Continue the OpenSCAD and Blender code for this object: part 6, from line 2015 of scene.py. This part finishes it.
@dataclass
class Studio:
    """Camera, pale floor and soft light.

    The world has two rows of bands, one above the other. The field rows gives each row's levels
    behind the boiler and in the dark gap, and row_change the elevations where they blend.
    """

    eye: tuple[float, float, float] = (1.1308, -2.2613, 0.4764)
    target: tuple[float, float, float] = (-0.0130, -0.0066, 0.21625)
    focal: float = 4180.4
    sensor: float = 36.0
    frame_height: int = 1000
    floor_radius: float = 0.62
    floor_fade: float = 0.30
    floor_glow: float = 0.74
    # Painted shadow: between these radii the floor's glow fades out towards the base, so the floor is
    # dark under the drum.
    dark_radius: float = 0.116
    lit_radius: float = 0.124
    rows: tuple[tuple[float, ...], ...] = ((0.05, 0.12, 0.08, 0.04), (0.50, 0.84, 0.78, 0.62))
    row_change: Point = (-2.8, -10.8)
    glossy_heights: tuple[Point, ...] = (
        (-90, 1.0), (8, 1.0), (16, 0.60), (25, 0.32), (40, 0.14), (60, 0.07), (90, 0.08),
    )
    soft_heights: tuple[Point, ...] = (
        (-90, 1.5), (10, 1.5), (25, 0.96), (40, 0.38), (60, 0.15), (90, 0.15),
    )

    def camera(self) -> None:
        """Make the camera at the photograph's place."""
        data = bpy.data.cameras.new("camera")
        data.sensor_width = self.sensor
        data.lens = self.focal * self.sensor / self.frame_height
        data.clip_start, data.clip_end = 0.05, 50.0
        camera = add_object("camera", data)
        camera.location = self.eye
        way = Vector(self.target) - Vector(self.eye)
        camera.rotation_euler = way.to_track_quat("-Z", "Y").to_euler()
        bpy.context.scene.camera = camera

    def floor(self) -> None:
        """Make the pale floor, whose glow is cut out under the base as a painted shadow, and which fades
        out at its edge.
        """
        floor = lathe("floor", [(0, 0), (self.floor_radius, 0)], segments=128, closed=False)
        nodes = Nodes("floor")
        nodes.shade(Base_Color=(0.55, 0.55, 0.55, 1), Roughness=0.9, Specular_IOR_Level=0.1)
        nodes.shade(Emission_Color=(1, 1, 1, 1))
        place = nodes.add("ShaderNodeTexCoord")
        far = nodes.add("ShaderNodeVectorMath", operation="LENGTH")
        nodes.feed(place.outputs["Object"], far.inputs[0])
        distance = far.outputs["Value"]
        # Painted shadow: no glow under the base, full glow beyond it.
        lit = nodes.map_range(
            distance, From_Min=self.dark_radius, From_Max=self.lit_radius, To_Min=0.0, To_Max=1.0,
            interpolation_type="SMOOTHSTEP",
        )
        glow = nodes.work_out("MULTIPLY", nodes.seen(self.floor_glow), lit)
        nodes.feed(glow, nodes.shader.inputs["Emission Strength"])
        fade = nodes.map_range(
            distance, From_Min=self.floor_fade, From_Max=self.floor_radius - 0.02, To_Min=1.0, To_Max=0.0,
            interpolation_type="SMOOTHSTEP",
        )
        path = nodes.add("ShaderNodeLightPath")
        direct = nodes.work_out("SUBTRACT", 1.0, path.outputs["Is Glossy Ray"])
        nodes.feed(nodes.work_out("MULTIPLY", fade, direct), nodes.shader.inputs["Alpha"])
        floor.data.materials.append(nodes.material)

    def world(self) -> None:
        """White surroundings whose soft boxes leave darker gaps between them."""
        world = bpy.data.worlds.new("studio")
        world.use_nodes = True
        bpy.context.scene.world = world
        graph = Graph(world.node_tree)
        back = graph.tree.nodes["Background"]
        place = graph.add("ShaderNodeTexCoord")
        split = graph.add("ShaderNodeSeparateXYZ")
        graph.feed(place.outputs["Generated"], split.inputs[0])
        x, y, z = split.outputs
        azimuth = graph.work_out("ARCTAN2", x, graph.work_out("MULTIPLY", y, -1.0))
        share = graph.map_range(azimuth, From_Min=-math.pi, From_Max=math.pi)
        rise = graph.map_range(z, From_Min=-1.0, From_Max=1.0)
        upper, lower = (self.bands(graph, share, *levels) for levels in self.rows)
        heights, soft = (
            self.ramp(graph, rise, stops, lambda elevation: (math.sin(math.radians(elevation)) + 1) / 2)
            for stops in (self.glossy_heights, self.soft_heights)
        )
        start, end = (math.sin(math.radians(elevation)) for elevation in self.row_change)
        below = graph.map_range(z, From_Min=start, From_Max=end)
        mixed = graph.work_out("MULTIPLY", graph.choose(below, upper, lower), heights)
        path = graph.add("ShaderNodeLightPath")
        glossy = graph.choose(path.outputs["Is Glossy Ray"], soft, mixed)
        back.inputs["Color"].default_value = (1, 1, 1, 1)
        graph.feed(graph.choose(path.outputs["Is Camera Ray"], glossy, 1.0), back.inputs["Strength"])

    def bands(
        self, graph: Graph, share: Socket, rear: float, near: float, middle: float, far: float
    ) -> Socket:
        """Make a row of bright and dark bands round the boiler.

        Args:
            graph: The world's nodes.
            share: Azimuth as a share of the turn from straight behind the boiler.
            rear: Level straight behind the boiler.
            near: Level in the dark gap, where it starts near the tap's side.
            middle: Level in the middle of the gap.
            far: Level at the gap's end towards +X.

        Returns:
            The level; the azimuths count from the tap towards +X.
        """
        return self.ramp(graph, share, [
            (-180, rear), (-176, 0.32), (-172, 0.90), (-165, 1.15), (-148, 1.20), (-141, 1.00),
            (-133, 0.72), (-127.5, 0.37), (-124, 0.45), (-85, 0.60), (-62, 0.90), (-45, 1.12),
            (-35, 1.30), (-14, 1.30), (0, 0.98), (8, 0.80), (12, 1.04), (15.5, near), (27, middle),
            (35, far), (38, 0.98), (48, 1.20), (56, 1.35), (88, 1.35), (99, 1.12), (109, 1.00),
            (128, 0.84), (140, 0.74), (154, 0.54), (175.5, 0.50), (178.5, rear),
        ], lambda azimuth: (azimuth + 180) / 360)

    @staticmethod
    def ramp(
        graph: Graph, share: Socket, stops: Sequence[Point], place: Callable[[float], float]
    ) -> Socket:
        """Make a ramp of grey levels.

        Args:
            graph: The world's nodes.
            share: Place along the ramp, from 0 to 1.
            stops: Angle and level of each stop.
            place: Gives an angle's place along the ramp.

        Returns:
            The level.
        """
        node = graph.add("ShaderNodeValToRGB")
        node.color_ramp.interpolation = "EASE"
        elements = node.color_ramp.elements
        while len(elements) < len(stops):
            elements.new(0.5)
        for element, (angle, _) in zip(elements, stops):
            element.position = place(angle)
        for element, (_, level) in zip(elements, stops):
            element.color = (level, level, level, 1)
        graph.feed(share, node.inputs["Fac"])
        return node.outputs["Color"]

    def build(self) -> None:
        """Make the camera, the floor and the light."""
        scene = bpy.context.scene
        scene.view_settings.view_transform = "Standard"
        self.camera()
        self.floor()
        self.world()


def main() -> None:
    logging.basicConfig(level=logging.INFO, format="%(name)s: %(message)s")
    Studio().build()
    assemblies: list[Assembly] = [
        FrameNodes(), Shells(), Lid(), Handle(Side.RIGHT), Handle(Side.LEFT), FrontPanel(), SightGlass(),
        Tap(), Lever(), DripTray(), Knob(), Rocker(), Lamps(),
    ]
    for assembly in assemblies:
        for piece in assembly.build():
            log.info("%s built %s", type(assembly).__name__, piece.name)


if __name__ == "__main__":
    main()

· · ·

__What to work on__. Your task is to repeat the data exactly, with nothing left out.

__Problem solution__.
Continue the OpenSCAD and Blender code for this object: part 6, from line 2015 of scene.py. This part finishes it.
@dataclass
class Studio:
    """Camera, pale floor and soft light.

    The world has two rows of bands, one above the other. The field rows gives each row's levels
    behind the boiler and in the dark gap, and row_change the elevations where they blend.
    """

    eye: tuple[float, float, float] = (1.1308, -2.2613, 0.4764)
    target: tuple[float, float, float] = (-0.0130, -0.0066, 0.21625)
    focal: float = 4180.4
    sensor: float = 36.0
    frame_height: int = 1000
    floor_radius: float = 0.62
    floor_fade: float = 0.30
    floor_glow: float = 0.74
    # Painted shadow: between these radii the floor's glow fades out towards the base, so the floor is
    # dark under the drum.
    dark_radius: float = 0.116
    lit_radius: float = 0.124
    rows: tuple[tuple[float, ...], ...] = ((0.05, 0.12, 0.08, 0.04), (0.50, 0.84, 0.78, 0.62))
    row_change: Point = (-2.8, -10.8)
    glossy_heights: tuple[Point, ...] = (
        (-90, 1.0), (8, 1.0), (16, 0.60), (25, 0.32), (40, 0.14), (60, 0.07), (90, 0.08),
    )
    soft_heights: tuple[Point, ...] = (
        (-90, 1.5), (10, 1.5), (25, 0.96), (40, 0.38), (60, 0.15), (90, 0.15),
    )

    def camera(self) -> None:
        """Make the camera at the photograph's place."""
        data = bpy.data.cameras.new("camera")
        data.sensor_width = self.sensor
        data.lens = self.focal * self.sensor / self.frame_height
        data.clip_start, data.clip_end = 0.05, 50.0
        camera = add_object("camera", data)
        camera.location = self.eye
        way = Vector(self.target) - Vector(self.eye)
        camera.rotation_euler = way.to_track_quat("-Z", "Y").to_euler()
        bpy.context.scene.camera = camera

    def floor(self) -> None:
        """Make the pale floor, whose glow is cut out under the base as a painted shadow, and which fades
        out at its edge.
        """
        floor = lathe("floor", [(0, 0), (self.floor_radius, 0)], segments=128, closed=False)
        nodes = Nodes("floor")
        nodes.shade(Base_Color=(0.55, 0.55, 0.55, 1), Roughness=0.9, Specular_IOR_Level=0.1)
        nodes.shade(Emission_Color=(1, 1, 1, 1))
        place = nodes.add("ShaderNodeTexCoord")
        far = nodes.add("ShaderNodeVectorMath", operation="LENGTH")
        nodes.feed(place.outputs["Object"], far.inputs[0])
        distance = far.outputs["Value"]
        # Painted shadow: no glow under the base, full glow beyond it.
        lit = nodes.map_range(
            distance, From_Min=self.dark_radius, From_Max=self.lit_radius, To_Min=0.0, To_Max=1.0,
            interpolation_type="SMOOTHSTEP",
        )
        glow = nodes.work_out("MULTIPLY", nodes.seen(self.floor_glow), lit)
        nodes.feed(glow, nodes.shader.inputs["Emission Strength"])
        fade = nodes.map_range(
            distance, From_Min=self.floor_fade, From_Max=self.floor_radius - 0.02, To_Min=1.0, To_Max=0.0,
            interpolation_type="SMOOTHSTEP",
        )
        path = nodes.add("ShaderNodeLightPath")
        direct = nodes.work_out("SUBTRACT", 1.0, path.outputs["Is Glossy Ray"])
        nodes.feed(nodes.work_out("MULTIPLY", fade, direct), nodes.shader.inputs["Alpha"])
        floor.data.materials.append(nodes.material)

    def world(self) -> None:
        """White surroundings whose soft boxes leave darker gaps between them."""
        world = bpy.data.worlds.new("studio")
        world.use_nodes = True
        bpy.context.scene.world = world
        graph = Graph(world.node_tree)
        back = graph.tree.nodes["Background"]
        place = graph.add("ShaderNodeTexCoord")
        split = graph.add("ShaderNodeSeparateXYZ")
        graph.feed(place.outputs["Generated"], split.inputs[0])
        x, y, z = split.outputs
        azimuth = graph.work_out("ARCTAN2", x, graph.work_out("MULTIPLY", y, -1.0))
        share = graph.map_range(azimuth, From_Min=-math.pi, From_Max=math.pi)
        rise = graph.map_range(z, From_Min=-1.0, From_Max=1.0)
        upper, lower = (self.bands(graph, share, *levels) for levels in self.rows)
        heights, soft = (
            self.ramp(graph, rise, stops, lambda elevation: (math.sin(math.radians(elevation)) + 1) / 2)
            for stops in (self.glossy_heights, self.soft_heights)
        )
        start, end = (math.sin(math.radians(elevation)) for elevation in self.row_change)
        below = graph.map_range(z, From_Min=start, From_Max=end)
        mixed = graph.work_out("MULTIPLY", graph.choose(below, upper, lower), heights)
        path = graph.add("ShaderNodeLightPath")
        glossy = graph.choose(path.outputs["Is Glossy Ray"], soft, mixed)
        back.inputs["Color"].default_value = (1, 1, 1, 1)
        graph.feed(graph.choose(path.outputs["Is Camera Ray"], glossy, 1.0), back.inputs["Strength"])

    def bands(
        self, graph: Graph, share: Socket, rear: float, near: float, middle: float, far: float
    ) -> Socket:
        """Make a row of bright and dark bands round the boiler.

        Args:
            graph: The world's nodes.
            share: Azimuth as a share of the turn from straight behind the boiler.
            rear: Level straight behind the boiler.
            near: Level in the dark gap, where it starts near the tap's side.
            middle: Level in the middle of the gap.
            far: Level at the gap's end towards +X.

        Returns:
            The level; the azimuths count from the tap towards +X.
        """
        return self.ramp(graph, share, [
            (-180, rear), (-176, 0.32), (-172, 0.90), (-165, 1.15), (-148, 1.20), (-141, 1.00),
            (-133, 0.72), (-127.5, 0.37), (-124, 0.45), (-85, 0.60), (-62, 0.90), (-45, 1.12),
            (-35, 1.30), (-14, 1.30), (0, 0.98), (8, 0.80), (12, 1.04), (15.5, near), (27, middle),
            (35, far), (38, 0.98), (48, 1.20), (56, 1.35), (88, 1.35), (99, 1.12), (109, 1.00),
            (128, 0.84), (140, 0.74), (154, 0.54), (175.5, 0.50), (178.5, rear),
        ], lambda azimuth: (azimuth + 180) / 360)

    @staticmethod
    def ramp(
        graph: Graph, share: Socket, stops: Sequence[Point], place: Callable[[float], float]
    ) -> Socket:
        """Make a ramp of grey levels.

        Args:
            graph: The world's nodes.
            share: Place along the ramp, from 0 to 1.
            stops: Angle and level of each stop.
            place: Gives an angle's place along the ramp.

        Returns:
            The level.
        """
        node = graph.add("ShaderNodeValToRGB")
        node.color_ramp.interpolation = "EASE"
        elements = node.color_ramp.elements
        while len(elements) < len(stops):
            elements.new(0.5)
        for element, (angle, _) in zip(elements, stops):
            element.position = place(angle)
        for element, (_, level) in zip(elements, stops):
            element.color = (level, level, level, 1)
        graph.feed(share, node.inputs["Fac"])
        return node.outputs["Color"]

    def build(self) -> None:
        """Make the camera, the floor and the light."""
        scene = bpy.context.scene
        scene.view_settings.view_transform = "Standard"
        self.camera()
        self.floor()
        self.world()


def main() -> None:
    logging.basicConfig(level=logging.INFO, format="%(name)s: %(message)s")
    Studio().build()
    assemblies: list[Assembly] = [
        FrameNodes(), Shells(), Lid(), Handle(Side.RIGHT), Handle(Side.LEFT), FrontPanel(), SightGlass(),
        Tap(), Lever(), DripTray(), Knob(), Rocker(), Lamps(),
    ]
    for assembly in assemblies:
        for piece in assembly.build():
            log.info("%s built %s", type(assembly).__name__, piece.name)


if __name__ == "__main__":
    main()